If Tuesday’s meeting of the Senate Finance Committee is going to be the one and only committee hearing we get of this special session (which is starting to look like a distinct possibility), then the final chunk where the senators told us what they really think about Gov. Mike Dunleavy would be worth all the hassle.
In pretty scorching terms even by his standards, Finance Committee co-chair Sen. Bert Stedman blasted the governor’s administration as “dysfunctional” and more interested in scoring petty political points than actually legislating. Much of the hearing served as an overview of the governor’s budget vetoes and the state’s current financial status that was peppered with remarks from committee members about how the governor’s actions just don’t make sense if you really support rural Alaska, economic development or just about anything else.
But it was the governor’s veto of legislative per diem that drew out much of the meeting’s ire. That’s because, as Stedman laid out, the Legislature typically gives deference to the governor’s office (and the courts) over their budget. The last time the House tried to meddle with the governor’s budget, the state came running to the Senate to fix it, which Stedman did.
“We fast forward two years to see this petty political game being played,” he said.
Sen. Donny Olson, D-Golovin, asked if the governor had turned the veto pen on the administration’s per diem. He had not, Legislative Finance Division Director Alexei Painter told the committee. That sparked a discussion around the table.
“The executive branch does receive per diem when various employees fly back and forth between Juneau,” Sen. Natasha von Imhof, R-Anchorage, noted. “They’re not living in Juneau, they’re just traveling back and forth.”
“The governor also gets per diem,” Stedman added, “and we can have those documents pulled for the committee so we can see where the flow of funds are.”
If Dunleavy’s going to break norms for optics, then Stedman sees no reason to stick to them either.
“The Legislature did not add one capital item to the budget, we didn’t add anything. We gave him his budget. I think we need to reconsider that political position as we go forward and see what kind of document we put forward,” he said. “If we’re going to have delayed effective dates in it or not and what we’re going to add or not add, or if we’re even going to start with his budget. We can start from scratch with our own budget on day one and set his aside.

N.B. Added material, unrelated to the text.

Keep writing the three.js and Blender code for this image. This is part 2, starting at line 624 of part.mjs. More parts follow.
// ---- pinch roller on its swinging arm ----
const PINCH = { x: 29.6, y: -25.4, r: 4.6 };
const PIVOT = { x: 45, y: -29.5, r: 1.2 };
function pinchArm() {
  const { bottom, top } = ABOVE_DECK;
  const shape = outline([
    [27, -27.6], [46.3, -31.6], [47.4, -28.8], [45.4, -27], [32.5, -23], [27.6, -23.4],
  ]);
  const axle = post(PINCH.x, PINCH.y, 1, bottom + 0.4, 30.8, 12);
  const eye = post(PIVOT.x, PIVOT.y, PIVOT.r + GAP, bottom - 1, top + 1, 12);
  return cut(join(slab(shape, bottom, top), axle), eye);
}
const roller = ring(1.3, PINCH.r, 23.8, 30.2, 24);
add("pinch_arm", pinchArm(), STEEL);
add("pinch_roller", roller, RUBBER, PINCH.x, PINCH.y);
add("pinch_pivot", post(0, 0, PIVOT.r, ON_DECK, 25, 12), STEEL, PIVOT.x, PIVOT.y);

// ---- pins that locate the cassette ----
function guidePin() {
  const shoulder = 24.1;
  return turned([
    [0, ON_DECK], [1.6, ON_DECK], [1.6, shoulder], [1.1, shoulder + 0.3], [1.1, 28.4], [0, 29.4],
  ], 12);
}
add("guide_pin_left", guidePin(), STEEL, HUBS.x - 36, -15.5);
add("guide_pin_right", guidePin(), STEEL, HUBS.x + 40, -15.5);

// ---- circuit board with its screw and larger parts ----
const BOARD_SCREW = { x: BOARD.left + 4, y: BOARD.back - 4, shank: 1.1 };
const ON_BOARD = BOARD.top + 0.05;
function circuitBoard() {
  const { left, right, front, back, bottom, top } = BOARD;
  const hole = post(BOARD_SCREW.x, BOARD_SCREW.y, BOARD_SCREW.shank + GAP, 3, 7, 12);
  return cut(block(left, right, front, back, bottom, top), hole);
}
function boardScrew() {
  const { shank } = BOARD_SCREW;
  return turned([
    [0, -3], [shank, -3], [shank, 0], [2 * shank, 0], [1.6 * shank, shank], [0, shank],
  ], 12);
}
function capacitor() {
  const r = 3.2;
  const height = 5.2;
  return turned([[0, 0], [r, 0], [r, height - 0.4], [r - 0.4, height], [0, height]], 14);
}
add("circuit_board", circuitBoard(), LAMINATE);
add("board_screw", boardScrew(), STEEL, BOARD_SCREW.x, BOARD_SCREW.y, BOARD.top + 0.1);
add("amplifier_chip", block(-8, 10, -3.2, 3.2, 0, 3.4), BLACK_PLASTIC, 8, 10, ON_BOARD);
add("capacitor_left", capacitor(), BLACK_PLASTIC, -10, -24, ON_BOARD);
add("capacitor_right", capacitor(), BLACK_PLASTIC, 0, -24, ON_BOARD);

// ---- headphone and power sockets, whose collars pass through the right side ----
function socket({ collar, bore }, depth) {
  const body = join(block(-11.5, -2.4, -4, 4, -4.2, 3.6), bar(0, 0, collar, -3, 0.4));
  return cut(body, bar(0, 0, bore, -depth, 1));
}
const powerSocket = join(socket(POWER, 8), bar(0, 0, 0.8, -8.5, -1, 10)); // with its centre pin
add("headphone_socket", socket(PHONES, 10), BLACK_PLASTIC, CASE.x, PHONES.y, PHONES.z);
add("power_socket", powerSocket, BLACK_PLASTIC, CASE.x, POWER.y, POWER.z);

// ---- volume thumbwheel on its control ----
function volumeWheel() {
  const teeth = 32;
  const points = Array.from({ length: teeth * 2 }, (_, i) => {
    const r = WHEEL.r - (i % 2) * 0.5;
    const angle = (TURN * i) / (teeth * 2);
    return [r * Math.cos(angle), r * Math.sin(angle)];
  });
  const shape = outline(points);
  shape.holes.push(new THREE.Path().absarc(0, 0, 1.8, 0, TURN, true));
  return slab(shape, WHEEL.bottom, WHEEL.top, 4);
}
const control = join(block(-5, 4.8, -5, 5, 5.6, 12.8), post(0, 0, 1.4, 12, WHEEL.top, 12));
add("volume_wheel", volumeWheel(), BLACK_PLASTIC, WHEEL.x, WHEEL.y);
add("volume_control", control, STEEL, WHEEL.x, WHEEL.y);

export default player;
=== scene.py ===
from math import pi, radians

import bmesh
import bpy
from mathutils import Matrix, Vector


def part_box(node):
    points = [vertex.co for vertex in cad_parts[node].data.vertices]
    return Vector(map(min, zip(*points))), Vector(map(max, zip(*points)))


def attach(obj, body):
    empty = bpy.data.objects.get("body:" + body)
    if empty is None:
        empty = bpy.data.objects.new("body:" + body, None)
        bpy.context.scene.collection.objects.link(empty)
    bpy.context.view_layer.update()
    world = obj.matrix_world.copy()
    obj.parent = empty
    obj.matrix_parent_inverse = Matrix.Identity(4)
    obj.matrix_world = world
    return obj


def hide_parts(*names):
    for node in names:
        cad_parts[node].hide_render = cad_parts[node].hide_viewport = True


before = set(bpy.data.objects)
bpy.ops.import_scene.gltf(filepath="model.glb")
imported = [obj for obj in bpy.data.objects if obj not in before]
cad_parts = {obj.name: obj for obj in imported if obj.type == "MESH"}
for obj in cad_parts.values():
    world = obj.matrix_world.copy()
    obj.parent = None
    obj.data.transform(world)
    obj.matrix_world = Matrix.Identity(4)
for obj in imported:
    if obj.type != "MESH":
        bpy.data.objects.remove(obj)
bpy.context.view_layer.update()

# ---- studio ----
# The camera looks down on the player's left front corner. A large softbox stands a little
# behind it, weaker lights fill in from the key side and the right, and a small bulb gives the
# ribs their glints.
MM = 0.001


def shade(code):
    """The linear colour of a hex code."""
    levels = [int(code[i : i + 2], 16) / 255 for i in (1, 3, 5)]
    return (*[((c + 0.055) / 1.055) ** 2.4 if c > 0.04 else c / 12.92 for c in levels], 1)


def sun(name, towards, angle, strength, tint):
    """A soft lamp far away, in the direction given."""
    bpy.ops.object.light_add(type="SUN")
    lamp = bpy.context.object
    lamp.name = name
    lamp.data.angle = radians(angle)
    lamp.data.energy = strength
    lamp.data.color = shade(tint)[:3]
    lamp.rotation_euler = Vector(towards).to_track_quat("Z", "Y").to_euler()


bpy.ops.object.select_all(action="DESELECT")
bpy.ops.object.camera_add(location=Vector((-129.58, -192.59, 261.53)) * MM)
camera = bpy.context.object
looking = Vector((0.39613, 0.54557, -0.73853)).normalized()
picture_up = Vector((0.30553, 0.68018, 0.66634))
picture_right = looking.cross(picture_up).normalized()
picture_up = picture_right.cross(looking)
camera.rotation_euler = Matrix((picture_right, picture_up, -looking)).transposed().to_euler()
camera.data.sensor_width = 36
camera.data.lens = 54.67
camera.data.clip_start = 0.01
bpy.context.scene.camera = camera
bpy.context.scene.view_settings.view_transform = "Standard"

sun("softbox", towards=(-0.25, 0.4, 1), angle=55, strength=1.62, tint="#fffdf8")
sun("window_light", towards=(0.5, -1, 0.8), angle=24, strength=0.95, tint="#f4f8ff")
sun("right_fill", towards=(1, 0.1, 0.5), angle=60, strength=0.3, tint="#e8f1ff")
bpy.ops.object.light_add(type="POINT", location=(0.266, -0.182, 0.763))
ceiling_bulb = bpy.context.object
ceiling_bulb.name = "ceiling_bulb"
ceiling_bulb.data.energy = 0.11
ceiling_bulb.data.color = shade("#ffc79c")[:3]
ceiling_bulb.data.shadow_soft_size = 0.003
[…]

We’ll have those discussions and see how it will go.”
And while the governor (and likely the average Alaskan) would paint the Legislature with the broad brush of failure for passing a “defective budget,” Stedman is not quick to forget who it was that was really driving the state to the brink of a shutdown: The Dunleavy-aligned Republicans in the House Minority. It’s their refusal to support the effective date on the budget—a move that was supported by the governor—that threw everything into uncertainty and drove the state the nearest it’s come to a shutdown. He said he’s not keen on the state repeating that.
“We will put a budget out on time and it appears right now that we can do that with a vote of 21 and 11, a simple majority vote, to ensure the state can operate on July 1 regardless of dysfunctionality out of the administration,” he said. “We had two special sessions with the budget waiting to get it funded. To imply that the Legislature as a whole dilly-daddled and burned the clock is just political pandering, so I would expect the committee here will take a rather aggressive attitude and timeframe next winter to get our budget done as soon as possible. … We will do what we can and the way the numbers look now, we’ll be able to avoid the deliberate delay and deliberate train wreck taking us into summer for political purposes.”

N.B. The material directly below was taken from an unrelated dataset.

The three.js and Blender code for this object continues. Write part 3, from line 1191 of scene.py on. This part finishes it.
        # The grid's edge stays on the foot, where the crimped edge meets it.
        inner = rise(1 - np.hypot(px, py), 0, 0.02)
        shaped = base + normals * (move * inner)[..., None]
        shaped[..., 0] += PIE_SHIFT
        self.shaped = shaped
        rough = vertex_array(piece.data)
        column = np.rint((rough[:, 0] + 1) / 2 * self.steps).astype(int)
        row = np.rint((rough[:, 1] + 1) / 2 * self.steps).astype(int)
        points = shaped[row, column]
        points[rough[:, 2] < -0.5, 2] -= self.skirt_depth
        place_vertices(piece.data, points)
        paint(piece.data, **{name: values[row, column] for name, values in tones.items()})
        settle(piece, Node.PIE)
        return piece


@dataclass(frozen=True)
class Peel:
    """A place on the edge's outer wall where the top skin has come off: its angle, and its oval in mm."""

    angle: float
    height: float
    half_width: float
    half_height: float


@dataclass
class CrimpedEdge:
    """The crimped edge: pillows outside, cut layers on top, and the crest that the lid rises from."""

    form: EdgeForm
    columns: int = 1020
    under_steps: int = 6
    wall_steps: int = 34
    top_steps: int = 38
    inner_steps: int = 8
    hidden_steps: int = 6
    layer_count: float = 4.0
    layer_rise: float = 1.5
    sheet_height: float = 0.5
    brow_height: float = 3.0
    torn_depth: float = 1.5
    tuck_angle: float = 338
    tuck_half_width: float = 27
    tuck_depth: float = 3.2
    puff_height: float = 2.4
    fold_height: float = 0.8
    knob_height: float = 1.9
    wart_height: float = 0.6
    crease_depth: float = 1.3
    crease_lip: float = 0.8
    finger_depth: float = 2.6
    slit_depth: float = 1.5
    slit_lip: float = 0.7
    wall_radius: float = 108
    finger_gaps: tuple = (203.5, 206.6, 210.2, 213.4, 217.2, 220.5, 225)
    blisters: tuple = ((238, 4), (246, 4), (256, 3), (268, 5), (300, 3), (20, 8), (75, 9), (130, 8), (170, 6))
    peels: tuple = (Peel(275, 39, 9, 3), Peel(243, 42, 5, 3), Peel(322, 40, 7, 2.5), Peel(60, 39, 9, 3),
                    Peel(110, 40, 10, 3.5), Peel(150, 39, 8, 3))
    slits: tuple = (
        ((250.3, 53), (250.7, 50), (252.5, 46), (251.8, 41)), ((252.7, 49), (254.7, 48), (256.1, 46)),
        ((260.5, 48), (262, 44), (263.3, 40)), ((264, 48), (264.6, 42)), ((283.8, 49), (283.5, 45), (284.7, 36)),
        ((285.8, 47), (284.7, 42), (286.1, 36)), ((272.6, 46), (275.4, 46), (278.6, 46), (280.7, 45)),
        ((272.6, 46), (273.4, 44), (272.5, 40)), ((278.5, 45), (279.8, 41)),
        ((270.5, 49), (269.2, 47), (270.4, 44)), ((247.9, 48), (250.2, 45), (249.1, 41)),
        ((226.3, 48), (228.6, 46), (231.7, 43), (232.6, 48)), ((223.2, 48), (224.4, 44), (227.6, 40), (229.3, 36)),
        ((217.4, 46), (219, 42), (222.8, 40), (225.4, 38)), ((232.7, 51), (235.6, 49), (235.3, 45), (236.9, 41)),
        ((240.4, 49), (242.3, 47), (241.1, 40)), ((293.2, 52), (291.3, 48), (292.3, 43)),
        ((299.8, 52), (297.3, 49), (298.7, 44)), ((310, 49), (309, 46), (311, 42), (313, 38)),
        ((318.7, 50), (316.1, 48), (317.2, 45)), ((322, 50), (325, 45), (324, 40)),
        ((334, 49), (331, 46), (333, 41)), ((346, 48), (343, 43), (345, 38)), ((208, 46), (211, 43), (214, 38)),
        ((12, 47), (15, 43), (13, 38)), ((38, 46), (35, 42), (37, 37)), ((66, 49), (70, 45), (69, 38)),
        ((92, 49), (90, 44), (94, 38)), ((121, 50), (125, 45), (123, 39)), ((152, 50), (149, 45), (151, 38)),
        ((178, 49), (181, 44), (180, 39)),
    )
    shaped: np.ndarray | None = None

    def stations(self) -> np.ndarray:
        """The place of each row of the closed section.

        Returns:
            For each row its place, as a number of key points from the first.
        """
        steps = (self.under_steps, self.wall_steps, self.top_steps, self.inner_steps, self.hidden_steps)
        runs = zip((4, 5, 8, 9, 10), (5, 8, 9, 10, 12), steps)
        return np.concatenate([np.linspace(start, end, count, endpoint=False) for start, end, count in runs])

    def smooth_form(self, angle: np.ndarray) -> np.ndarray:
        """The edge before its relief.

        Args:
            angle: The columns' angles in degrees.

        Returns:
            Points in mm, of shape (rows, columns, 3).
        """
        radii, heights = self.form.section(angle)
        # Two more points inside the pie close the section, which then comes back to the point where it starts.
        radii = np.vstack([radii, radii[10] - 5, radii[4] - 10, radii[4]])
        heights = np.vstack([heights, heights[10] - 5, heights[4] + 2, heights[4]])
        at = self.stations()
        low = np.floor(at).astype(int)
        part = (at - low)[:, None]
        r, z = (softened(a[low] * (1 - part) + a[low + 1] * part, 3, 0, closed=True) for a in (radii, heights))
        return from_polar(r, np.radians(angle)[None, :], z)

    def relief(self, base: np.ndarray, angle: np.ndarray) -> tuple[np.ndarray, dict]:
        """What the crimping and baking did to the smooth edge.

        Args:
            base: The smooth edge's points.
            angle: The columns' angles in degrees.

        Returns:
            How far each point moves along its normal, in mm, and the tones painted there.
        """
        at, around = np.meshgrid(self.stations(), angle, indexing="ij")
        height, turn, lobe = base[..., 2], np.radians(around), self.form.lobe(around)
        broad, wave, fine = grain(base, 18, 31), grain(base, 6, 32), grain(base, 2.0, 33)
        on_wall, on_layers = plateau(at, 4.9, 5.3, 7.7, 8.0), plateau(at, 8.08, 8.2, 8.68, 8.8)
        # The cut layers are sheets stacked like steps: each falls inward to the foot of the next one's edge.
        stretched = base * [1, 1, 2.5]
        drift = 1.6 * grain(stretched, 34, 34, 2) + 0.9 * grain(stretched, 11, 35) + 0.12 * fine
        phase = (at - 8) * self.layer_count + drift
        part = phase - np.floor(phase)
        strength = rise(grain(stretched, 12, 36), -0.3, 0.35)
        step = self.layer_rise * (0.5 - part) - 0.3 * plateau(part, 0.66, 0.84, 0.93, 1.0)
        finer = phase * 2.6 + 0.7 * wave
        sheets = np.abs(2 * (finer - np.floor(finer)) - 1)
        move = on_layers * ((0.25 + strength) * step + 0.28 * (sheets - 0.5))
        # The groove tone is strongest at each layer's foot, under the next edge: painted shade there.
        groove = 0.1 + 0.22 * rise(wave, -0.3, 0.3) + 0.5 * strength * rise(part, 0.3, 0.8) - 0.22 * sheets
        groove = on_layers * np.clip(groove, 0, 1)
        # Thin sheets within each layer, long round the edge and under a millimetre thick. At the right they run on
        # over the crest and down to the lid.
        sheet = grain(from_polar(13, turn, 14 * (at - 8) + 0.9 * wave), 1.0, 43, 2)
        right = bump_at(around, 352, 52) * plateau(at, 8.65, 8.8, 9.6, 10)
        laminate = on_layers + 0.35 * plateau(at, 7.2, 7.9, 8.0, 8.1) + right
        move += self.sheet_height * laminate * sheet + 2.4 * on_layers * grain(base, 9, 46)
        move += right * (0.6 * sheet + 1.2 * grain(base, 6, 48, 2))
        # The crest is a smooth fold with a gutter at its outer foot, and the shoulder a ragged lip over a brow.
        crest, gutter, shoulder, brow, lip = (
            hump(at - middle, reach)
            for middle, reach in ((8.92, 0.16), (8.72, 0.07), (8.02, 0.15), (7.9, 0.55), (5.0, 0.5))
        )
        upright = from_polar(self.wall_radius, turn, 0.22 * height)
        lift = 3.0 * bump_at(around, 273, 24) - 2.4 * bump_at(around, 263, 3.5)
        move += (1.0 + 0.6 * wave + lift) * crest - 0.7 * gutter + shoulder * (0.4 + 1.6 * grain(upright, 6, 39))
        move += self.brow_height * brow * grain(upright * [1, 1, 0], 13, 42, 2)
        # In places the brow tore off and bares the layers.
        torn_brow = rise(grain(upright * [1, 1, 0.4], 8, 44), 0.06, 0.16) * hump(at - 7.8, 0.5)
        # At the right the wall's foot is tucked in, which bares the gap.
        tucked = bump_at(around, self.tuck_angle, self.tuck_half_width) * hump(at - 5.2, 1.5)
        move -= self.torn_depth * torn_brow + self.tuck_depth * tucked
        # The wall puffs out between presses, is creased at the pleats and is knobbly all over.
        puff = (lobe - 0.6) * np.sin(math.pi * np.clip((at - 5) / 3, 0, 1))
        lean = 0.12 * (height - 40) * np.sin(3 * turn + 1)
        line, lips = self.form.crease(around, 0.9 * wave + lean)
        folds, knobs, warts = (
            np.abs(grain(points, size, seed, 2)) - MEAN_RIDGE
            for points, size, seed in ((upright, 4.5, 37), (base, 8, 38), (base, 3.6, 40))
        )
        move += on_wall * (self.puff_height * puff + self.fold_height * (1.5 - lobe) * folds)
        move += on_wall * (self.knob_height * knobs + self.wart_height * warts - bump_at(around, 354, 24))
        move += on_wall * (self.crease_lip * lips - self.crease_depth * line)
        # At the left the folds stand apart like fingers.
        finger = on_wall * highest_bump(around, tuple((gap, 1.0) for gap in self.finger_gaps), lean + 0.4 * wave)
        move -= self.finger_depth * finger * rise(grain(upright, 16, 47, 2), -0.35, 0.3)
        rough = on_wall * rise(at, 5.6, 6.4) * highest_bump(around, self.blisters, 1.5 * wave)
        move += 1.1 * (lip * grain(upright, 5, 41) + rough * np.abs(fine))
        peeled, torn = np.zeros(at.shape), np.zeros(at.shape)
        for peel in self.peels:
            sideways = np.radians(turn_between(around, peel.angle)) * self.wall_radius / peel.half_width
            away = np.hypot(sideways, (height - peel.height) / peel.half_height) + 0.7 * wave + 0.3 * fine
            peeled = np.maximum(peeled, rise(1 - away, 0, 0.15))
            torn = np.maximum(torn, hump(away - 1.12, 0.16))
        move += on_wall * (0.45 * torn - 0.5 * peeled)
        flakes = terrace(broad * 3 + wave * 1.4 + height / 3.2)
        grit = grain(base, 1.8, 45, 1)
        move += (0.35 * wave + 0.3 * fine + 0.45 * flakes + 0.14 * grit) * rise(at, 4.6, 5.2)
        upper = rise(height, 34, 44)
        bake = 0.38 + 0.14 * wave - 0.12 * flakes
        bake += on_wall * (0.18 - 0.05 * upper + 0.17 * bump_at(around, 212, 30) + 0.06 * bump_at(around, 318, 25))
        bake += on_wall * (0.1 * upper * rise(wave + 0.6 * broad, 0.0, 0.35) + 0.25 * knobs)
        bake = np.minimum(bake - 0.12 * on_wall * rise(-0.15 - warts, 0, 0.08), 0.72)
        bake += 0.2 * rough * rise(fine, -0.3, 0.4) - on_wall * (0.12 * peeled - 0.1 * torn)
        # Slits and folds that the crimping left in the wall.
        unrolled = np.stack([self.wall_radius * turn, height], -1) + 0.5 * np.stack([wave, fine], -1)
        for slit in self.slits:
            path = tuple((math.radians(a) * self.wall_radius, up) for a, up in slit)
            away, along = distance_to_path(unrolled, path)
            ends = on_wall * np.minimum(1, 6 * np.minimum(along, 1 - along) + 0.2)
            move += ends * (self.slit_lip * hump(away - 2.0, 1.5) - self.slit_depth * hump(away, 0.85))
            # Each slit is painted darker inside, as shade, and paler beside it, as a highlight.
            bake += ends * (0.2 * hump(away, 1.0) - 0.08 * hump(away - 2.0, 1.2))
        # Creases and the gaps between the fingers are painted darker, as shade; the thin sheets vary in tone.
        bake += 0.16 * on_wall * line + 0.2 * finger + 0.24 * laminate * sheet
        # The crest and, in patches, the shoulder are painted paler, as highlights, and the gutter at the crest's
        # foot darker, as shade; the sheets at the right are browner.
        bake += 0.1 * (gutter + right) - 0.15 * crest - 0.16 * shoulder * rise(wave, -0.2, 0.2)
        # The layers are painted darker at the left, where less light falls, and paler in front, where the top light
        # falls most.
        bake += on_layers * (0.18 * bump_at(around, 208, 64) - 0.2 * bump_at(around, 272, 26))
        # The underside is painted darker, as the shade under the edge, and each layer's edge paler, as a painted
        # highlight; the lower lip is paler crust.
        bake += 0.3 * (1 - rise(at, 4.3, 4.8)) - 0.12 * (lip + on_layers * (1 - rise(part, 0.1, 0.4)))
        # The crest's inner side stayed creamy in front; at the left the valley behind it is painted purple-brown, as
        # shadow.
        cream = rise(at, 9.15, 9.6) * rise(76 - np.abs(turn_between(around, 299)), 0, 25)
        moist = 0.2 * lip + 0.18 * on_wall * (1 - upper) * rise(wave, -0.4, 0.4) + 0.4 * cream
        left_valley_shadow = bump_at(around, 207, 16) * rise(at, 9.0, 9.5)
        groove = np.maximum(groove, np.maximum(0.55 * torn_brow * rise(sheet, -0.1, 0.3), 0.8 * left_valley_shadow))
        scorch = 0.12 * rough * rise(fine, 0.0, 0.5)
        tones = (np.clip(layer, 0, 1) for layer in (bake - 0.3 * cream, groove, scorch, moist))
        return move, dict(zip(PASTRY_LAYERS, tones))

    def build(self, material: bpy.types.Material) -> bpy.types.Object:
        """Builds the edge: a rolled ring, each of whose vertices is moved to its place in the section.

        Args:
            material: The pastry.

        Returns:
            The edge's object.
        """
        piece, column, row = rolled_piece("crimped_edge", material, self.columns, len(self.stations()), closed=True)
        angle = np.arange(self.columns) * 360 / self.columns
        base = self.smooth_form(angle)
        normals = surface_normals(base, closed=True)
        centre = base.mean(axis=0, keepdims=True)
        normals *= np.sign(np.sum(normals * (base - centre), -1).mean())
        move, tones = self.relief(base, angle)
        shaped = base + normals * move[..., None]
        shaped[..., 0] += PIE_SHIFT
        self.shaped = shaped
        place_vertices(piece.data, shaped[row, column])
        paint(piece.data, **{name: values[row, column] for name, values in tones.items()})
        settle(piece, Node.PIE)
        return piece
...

Why it matters: Let’s be clear, Stedman’s not wrong. The state was nearly pushed over the edge into a government shutdown entirely by Gov. Dunleavy and his allies who had tried to leverage the continued operation of state government for a larger dividend, PFD payback, anti-abortion language in the budget and a slate of constitutional amendments that would radically alter how state government operates. While putting political leverage to work isn’t new, this was beyond the pale—in large part because it was always clear that the rest of the Legislature wasn’t going to bow down to demands—and put into crystal clear terms that we’re no longer playing by the established norms. The escalation of the fight over the budget’s effective date was always going to require changes in process, and now it looks like Dunleavy and his allies are in for a diminished role.